> [Task details]: Reproduce this listing in full.
════════════════════
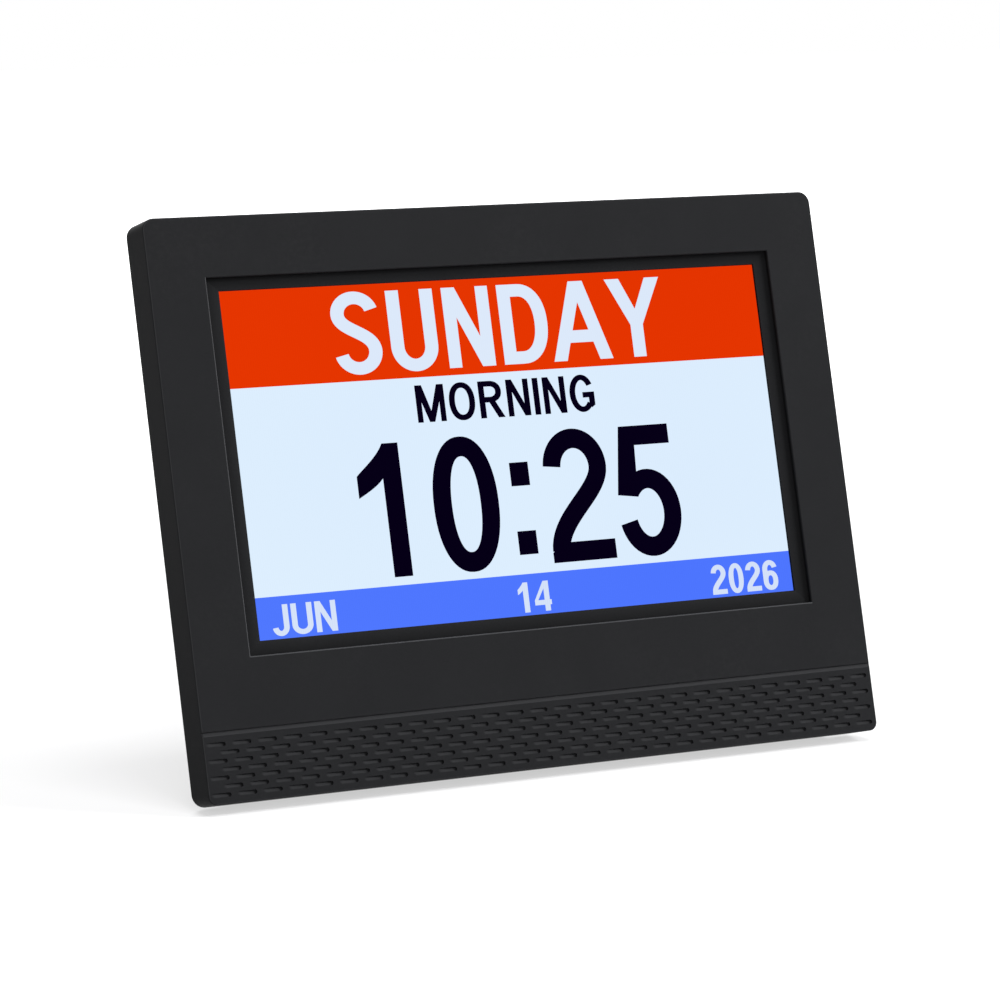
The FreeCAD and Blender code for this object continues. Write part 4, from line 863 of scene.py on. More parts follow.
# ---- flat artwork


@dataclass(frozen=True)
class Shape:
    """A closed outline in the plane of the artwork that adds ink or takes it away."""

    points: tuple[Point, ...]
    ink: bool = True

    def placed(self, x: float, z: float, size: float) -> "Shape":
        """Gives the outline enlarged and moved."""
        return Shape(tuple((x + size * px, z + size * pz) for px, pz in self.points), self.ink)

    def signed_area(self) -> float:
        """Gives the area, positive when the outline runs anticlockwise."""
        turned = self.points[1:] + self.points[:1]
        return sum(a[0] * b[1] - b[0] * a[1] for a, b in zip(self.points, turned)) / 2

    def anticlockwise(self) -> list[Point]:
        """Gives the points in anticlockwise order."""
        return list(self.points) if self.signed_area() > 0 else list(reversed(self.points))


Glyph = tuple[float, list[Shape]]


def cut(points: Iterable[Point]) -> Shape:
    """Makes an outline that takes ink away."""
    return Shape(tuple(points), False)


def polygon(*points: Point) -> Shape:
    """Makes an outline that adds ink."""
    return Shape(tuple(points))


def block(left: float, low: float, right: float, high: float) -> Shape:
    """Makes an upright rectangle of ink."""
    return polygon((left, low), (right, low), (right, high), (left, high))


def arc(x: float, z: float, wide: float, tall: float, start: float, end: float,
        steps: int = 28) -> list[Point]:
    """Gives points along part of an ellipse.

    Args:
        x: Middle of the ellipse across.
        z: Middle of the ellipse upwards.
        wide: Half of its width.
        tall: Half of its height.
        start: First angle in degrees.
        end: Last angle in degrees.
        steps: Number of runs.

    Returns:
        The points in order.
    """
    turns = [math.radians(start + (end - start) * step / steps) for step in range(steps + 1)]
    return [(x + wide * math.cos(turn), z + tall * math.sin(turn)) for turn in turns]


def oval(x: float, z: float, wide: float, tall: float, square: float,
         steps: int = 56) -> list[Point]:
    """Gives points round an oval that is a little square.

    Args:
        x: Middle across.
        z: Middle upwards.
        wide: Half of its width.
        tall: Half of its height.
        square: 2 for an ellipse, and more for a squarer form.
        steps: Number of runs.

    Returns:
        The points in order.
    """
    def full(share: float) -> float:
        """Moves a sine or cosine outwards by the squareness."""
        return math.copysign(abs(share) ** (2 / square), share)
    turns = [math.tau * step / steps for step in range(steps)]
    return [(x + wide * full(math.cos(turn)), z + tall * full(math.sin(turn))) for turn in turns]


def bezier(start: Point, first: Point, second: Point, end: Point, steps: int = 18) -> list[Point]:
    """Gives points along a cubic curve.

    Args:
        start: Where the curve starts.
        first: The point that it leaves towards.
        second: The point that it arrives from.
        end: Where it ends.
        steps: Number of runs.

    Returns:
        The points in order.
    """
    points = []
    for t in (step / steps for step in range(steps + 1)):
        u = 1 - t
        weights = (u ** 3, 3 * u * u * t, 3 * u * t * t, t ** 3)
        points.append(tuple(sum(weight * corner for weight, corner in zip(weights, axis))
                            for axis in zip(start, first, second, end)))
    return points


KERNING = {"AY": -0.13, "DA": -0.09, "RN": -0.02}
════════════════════
> [Finished task]:
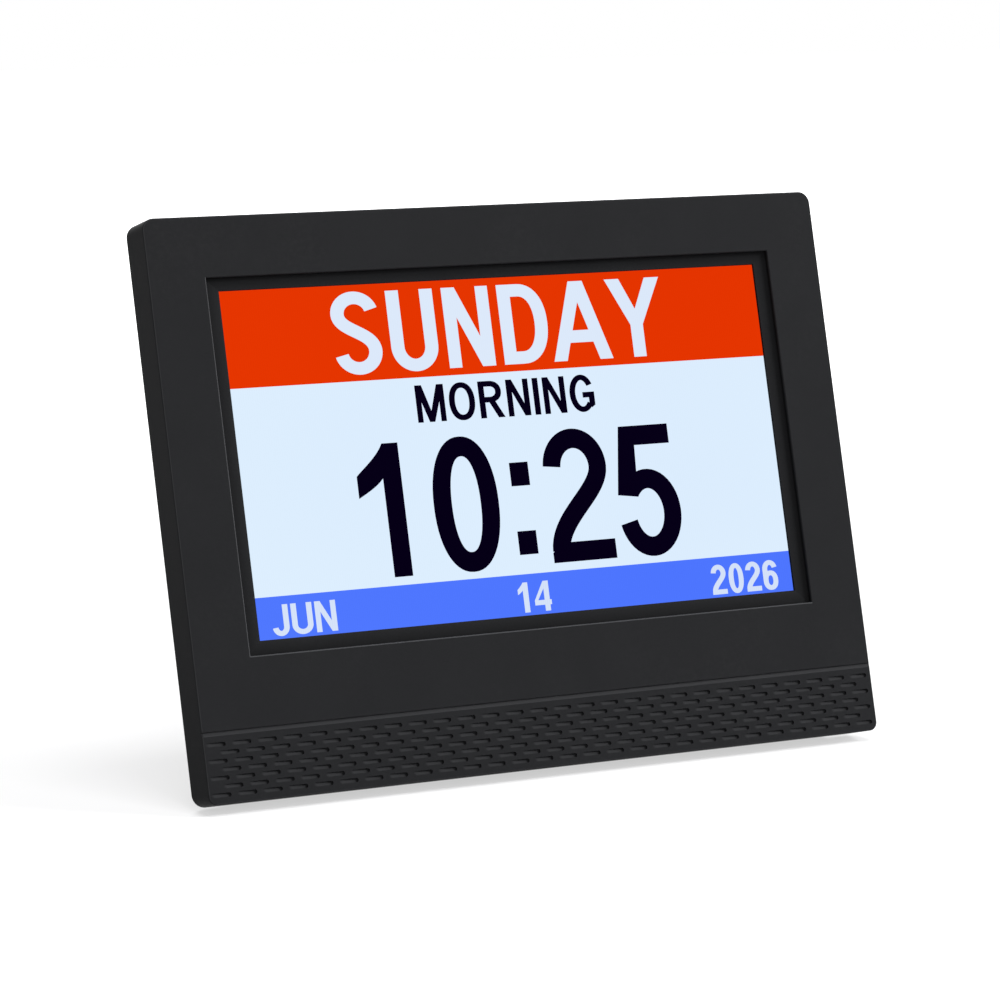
The FreeCAD and Blender code for this object continues. Write part 4, from line 863 of scene.py on. More parts follow.
# ---- flat artwork


@dataclass(frozen=True)
class Shape:
    """A closed outline in the plane of the artwork that adds ink or takes it away."""

    points: tuple[Point, ...]
    ink: bool = True

    def placed(self, x: float, z: float, size: float) -> "Shape":
        """Gives the outline enlarged and moved."""
        return Shape(tuple((x + size * px, z + size * pz) for px, pz in self.points), self.ink)

    def signed_area(self) -> float:
        """Gives the area, positive when the outline runs anticlockwise."""
        turned = self.points[1:] + self.points[:1]
        return sum(a[0] * b[1] - b[0] * a[1] for a, b in zip(self.points, turned)) / 2

    def anticlockwise(self) -> list[Point]:
        """Gives the points in anticlockwise order."""
        return list(self.points) if self.signed_area() > 0 else list(reversed(self.points))


Glyph = tuple[float, list[Shape]]


def cut(points: Iterable[Point]) -> Shape:
    """Makes an outline that takes ink away."""
    return Shape(tuple(points), False)


def polygon(*points: Point) -> Shape:
    """Makes an outline that adds ink."""
    return Shape(tuple(points))


def block(left: float, low: float, right: float, high: float) -> Shape:
    """Makes an upright rectangle of ink."""
    return polygon((left, low), (right, low), (right, high), (left, high))


def arc(x: float, z: float, wide: float, tall: float, start: float, end: float,
        steps: int = 28) -> list[Point]:
    """Gives points along part of an ellipse.

    Args:
        x: Middle of the ellipse across.
        z: Middle of the ellipse upwards.
        wide: Half of its width.
        tall: Half of its height.
        start: First angle in degrees.
        end: Last angle in degrees.
        steps: Number of runs.

    Returns:
        The points in order.
    """
    turns = [math.radians(start + (end - start) * step / steps) for step in range(steps + 1)]
    return [(x + wide * math.cos(turn), z + tall * math.sin(turn)) for turn in turns]


def oval(x: float, z: float, wide: float, tall: float, square: float,
         steps: int = 56) -> list[Point]:
    """Gives points round an oval that is a little square.

    Args:
        x: Middle across.
        z: Middle upwards.
        wide: Half of its width.
        tall: Half of its height.
        square: 2 for an ellipse, and more for a squarer form.
        steps: Number of runs.

    Returns:
        The points in order.
    """
    def full(share: float) -> float:
        """Moves a sine or cosine outwards by the squareness."""
        return math.copysign(abs(share) ** (2 / square), share)
    turns = [math.tau * step / steps for step in range(steps)]
    return [(x + wide * full(math.cos(turn)), z + tall * full(math.sin(turn))) for turn in turns]


def bezier(start: Point, first: Point, second: Point, end: Point, steps: int = 18) -> list[Point]:
    """Gives points along a cubic curve.

    Args:
        start: Where the curve starts.
        first: The point that it leaves towards.
        second: The point that it arrives from.
        end: Where it ends.
        steps: Number of runs.

    Returns:
        The points in order.
    """
    points = []
    for t in (step / steps for step in range(steps + 1)):
        u = 1 - t
        weights = (u ** 3, 3 * u * u * t, 3 * u * t * t, t ** 3)
        points.append(tuple(sum(weight * corner for weight, corner in zip(weights, axis))
                            for axis in zip(start, first, second, end)))
    return points


KERNING = {"AY": -0.13, "DA": -0.09, "RN": -0.02}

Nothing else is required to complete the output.